Lapham’s Quarterly is among my favorite publications and the summer issue on Sports & Games deserves special mention. (I urge all those interested in either the history of games or ideas about human movement to invest $15 in this handsome magazine.) From Lewis Lapham’s introduction:
One not need be American to know that sport is play and play is freedom. It’s not a secret kept from children in Tahiti or Brazil. Dogs romp, whales leap, penguins dance. That play is older than the kingdoms of the Euphrates and the Nile is a truth told by the Dutch scholar, Johan Huizinga, in Homo Ludens, his study of history that discovers in the “primeval soil of play” the origin of “the great instinctive forces of civilized life,” of myth and ritual, law and order, poetry and science. “Play,” he said, “cannot be denied. You can deny, if you like, nearly all abstractions: justice, beauty, truth, goodness, mind, God. You can deny seriousness, but not play.” [...]
The glory of [sports and games] isn’t the winning or losing, the bombastic Rooseveltian beating of the others; it is Einstein’s equation made flesh, the unity of energy and mass seen in a movement of light. Huizinga expresses something of the same thought. Play as the making of civilization, which becomes possible only when “an influx of mind breaks down the absolute determinism of the cosmos,” not serious and yet entirely serious, brimming with possibility and tending to become beautiful.
LQ’s literary treatment of sports makes for a nice segue to reference kottke’s post about the novelist Nic Brown, who challenged his friend and professional tennis player Tripp Phillips in a game to win a single point. Writes Brown:
What I can’t do, no matter how hard I try, is win a single point. Not one. “You have no weapons,” he tells me two days later, over a lunch of cheap tacos and cheese dip. He reviews the match in this specific analytical way I’ve experienced with other professional athletes. To them, match review is engineering, not personal nicety. The performance is fact, not opinion. “No matter what,” he says, “I was going to have you off balance. And no matter what you did, I was going to be perfectly balanced. I knew where you were going to hit it before you hit it. It’s the difference between me and you. But if I played Roger Federer right now, he’d do the exact same thing to me.”

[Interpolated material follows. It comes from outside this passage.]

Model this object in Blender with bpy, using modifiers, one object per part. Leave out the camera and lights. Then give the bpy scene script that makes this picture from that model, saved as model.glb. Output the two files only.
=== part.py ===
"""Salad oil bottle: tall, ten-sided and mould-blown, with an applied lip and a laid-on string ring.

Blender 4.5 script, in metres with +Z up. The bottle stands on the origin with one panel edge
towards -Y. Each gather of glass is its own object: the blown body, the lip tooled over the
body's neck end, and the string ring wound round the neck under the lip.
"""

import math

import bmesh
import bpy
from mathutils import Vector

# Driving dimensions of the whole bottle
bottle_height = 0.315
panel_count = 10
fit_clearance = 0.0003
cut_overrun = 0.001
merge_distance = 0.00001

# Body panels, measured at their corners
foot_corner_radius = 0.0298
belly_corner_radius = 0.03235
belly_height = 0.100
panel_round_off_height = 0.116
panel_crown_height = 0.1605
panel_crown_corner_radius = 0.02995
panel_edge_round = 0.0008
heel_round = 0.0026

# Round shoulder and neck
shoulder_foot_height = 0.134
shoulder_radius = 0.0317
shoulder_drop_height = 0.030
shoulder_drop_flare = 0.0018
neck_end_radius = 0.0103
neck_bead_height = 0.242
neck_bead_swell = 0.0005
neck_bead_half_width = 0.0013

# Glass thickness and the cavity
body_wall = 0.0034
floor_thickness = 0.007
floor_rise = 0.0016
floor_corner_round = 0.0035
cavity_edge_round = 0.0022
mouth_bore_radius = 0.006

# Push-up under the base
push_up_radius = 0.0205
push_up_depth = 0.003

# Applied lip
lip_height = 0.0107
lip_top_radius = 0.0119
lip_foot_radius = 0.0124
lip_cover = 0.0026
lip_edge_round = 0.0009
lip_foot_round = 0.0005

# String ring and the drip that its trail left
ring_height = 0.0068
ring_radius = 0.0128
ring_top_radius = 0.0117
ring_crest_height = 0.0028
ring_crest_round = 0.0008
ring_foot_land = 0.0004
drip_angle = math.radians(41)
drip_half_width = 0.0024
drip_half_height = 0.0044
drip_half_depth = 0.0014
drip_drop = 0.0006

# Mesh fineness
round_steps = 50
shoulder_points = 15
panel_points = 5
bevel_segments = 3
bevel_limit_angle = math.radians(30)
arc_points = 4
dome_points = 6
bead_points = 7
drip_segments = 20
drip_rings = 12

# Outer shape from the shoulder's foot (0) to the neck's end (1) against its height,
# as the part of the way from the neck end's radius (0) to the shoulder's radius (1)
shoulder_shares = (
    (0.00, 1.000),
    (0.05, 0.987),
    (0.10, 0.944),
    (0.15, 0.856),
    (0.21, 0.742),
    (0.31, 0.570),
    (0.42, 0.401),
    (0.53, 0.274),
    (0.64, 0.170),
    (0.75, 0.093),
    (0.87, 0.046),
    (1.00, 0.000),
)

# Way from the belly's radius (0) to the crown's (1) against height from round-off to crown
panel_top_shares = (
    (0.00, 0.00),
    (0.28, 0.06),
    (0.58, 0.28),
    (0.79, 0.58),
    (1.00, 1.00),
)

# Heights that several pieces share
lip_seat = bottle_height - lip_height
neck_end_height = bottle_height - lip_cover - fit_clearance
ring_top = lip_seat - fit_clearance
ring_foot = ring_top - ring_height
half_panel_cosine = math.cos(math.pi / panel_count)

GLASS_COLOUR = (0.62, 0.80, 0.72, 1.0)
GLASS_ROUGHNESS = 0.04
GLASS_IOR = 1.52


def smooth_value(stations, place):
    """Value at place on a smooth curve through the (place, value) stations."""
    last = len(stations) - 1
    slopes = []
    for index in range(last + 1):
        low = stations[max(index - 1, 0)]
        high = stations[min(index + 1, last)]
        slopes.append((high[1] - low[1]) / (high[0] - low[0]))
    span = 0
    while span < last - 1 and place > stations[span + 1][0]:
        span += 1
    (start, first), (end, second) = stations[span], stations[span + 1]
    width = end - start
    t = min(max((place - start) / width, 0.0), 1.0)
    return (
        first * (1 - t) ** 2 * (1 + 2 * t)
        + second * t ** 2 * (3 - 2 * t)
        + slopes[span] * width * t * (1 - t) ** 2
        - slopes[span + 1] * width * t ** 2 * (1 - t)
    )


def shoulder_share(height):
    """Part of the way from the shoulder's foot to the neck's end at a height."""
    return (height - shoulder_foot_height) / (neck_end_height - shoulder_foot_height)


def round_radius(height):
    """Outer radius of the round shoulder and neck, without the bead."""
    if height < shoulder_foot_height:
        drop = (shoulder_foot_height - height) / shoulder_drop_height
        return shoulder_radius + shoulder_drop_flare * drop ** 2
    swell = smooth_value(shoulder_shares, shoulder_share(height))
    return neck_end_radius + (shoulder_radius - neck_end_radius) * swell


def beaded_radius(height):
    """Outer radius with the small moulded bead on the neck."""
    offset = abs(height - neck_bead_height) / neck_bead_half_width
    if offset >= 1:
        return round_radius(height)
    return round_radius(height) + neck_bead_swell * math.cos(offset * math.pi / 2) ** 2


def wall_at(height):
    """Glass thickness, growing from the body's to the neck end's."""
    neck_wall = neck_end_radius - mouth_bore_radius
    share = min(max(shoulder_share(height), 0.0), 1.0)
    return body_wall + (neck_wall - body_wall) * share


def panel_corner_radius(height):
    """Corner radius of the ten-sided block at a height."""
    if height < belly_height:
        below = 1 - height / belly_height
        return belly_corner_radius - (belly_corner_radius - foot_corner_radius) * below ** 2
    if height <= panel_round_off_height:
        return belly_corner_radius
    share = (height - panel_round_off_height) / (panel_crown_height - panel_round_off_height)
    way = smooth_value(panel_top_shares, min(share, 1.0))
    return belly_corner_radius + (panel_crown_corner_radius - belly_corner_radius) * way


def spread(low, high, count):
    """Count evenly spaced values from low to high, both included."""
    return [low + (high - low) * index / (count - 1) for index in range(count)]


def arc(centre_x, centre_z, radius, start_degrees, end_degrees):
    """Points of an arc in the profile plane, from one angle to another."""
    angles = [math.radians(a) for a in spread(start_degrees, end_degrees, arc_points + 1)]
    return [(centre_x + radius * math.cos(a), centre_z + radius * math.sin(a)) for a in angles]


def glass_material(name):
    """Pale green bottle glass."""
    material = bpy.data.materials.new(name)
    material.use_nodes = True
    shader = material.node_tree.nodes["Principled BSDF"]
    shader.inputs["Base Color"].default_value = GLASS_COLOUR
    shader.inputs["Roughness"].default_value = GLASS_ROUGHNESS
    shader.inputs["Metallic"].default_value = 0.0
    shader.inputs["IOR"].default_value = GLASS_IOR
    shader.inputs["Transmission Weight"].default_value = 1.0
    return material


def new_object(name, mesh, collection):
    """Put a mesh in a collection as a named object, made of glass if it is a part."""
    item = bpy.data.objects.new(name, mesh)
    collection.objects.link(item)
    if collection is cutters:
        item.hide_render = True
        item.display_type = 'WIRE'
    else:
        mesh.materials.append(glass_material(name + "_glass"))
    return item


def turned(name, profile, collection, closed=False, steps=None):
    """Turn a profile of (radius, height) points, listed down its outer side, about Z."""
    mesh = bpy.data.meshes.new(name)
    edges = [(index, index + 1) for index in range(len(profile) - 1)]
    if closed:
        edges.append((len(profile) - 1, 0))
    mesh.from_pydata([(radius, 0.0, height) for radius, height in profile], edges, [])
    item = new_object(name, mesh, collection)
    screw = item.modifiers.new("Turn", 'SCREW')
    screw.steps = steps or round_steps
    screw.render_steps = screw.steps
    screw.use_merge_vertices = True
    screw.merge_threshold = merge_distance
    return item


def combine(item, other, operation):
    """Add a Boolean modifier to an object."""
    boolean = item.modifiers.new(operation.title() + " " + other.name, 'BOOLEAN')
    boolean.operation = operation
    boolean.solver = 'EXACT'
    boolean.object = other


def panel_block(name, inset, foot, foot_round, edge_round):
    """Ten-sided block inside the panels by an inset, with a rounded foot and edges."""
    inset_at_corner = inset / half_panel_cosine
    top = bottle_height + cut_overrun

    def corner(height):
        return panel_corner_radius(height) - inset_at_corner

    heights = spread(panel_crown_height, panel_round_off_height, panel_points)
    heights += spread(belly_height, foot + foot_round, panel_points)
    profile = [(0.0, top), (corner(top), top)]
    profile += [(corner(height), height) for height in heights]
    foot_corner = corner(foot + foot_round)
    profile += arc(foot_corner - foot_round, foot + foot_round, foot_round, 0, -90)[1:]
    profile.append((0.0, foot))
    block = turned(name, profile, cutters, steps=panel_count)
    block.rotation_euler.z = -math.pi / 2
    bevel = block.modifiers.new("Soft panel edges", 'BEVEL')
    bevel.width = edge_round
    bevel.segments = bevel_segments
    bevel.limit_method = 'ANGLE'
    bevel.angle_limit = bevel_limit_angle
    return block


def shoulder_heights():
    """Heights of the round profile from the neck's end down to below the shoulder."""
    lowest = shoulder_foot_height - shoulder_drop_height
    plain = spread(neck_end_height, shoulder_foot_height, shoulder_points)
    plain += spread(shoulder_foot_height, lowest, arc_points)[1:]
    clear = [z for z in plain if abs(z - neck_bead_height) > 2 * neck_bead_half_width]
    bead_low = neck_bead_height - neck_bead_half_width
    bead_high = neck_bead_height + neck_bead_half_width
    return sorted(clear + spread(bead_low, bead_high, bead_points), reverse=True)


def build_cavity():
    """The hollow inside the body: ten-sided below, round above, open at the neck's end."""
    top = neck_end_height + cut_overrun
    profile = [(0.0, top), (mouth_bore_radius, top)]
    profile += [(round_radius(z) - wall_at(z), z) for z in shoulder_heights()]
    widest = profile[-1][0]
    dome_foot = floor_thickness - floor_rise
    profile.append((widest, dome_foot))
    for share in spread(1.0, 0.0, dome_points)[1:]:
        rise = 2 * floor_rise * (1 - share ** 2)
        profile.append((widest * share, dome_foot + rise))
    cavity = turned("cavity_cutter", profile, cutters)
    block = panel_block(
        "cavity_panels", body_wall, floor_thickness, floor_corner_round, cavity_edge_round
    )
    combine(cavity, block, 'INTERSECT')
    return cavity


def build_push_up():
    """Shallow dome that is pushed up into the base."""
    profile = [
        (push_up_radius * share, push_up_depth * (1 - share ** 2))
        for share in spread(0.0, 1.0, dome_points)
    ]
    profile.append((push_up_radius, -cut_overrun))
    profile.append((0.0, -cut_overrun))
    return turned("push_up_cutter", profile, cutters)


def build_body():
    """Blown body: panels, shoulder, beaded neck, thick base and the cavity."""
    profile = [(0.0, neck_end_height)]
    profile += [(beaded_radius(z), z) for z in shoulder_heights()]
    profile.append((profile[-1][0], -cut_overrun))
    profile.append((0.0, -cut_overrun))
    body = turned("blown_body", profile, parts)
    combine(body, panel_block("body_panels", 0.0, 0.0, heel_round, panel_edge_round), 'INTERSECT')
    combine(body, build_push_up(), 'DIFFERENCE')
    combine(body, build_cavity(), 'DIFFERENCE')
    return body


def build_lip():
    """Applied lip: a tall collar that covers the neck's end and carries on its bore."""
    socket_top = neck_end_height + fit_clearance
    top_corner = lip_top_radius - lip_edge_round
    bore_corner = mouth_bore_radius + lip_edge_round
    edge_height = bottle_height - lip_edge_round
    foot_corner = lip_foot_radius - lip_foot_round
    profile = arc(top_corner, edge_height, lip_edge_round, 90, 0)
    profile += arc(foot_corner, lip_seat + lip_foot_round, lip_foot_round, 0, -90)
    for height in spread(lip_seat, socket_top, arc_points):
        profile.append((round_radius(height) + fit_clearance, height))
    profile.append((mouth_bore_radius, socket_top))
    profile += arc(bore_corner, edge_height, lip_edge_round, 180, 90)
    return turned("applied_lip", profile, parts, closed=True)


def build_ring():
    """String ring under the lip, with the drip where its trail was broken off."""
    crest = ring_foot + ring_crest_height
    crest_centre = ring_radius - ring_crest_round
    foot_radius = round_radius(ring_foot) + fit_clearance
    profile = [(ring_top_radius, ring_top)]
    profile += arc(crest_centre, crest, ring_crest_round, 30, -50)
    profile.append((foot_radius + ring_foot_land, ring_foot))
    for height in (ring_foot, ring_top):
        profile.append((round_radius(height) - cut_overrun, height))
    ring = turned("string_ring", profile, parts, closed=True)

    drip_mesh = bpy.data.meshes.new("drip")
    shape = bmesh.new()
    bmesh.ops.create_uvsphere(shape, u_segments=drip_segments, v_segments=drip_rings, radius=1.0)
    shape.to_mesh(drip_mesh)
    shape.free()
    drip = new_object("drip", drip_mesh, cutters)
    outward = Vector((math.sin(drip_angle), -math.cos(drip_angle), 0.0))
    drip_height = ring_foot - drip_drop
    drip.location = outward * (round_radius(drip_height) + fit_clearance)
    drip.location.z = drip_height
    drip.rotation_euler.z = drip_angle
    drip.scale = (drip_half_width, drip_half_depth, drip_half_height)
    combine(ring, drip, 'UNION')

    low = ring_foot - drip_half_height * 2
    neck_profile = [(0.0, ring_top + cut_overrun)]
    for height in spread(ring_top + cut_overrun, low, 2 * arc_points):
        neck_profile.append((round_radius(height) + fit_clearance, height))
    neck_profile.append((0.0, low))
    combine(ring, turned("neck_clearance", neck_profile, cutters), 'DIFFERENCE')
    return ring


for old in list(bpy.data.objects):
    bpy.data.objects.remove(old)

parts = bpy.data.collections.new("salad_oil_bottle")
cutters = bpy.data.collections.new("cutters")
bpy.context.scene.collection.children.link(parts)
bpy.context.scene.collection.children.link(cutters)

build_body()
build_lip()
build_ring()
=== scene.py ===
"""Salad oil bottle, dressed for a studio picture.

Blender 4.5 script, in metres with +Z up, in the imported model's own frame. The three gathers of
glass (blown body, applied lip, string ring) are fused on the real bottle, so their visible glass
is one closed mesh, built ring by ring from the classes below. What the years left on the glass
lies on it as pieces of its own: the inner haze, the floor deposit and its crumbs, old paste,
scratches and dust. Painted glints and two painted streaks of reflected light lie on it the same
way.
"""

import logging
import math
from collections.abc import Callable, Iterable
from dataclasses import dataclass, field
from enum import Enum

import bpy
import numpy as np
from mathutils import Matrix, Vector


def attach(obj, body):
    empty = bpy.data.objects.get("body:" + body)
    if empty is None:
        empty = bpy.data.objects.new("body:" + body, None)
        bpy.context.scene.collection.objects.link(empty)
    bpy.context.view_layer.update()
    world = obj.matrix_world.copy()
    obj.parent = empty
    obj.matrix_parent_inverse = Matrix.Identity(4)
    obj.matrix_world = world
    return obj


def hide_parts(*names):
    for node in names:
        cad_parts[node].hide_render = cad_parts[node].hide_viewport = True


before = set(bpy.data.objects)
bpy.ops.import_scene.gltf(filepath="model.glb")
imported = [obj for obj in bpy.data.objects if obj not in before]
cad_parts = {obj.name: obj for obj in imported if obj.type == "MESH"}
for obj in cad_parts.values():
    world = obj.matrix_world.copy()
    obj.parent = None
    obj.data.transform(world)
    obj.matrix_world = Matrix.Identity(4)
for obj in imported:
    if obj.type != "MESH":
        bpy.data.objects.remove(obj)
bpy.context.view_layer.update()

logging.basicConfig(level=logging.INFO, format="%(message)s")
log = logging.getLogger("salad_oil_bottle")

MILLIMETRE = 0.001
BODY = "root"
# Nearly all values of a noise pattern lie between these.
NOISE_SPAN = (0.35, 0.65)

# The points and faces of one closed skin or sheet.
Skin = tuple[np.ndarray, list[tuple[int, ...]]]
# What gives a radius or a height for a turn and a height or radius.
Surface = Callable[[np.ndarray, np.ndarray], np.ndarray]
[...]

Kottke observes, “That bit reminds me of David Foster Wallace’s article on tennis pro Michael Joyce (Esquire, July ’96). Specifically, how much of a skill difference there was between Joyce (the 79th best player in the world), the players he competed against in qualifiers, and the then-#1 ranked Andre Agassi.”
On Tuesday, First Lady Michelle Obama officially kicked-off the White House Summer Exercise Series. Eighty-four local children hopped, skipped, and jumped with the First Lady on the South Lawn as part of her Let’s Move campaign.
Let’s Move! has an ambitious but important goal: to solve the epidemic of childhood obesity within a generation. [This initiative] will give parents the support they need, provide healthier food in schools, help our kids to be more physically active, and make healthy, affordable food available in every part of our country.
I wonder if FLOTUS was aware of—and if so, whether she endorsed—”Take Our Children to the Park… And Leave Them There Day.” Spearheaded by Lenore Skenazy, author of Free-Range Kids, May 22 (this past Saturday) was promoted as an opportunity to help our children reclaim the childhood most of us fondly remember (though have sanitized and stripped away from them):
The crime rate in America is back to where it was in the early ’70s. Crime was going up then, and it peaked around 20 years later. By the mid ’90s it was coming down and continues to do so. So the strange fact — very hard to digest — is that if YOU were playing outside in the ’70s or ’80s, your kids today are safer than you were! I know it doesn’t feel that way. In fact, here’s an interesting poll about how the majority of people feel crime is going up when actually its going down. But anyway, the point is:
Most of us used to play outside in the park, without our parents, without cell phones, without Purell or bottled water and we survived! Thrived! We cherish the memories! And if you believe the million studies that I’m always publishing here, kids are healthier, happier and better-adjusted if they get to spend some time each day in “free play,” without adults hovering.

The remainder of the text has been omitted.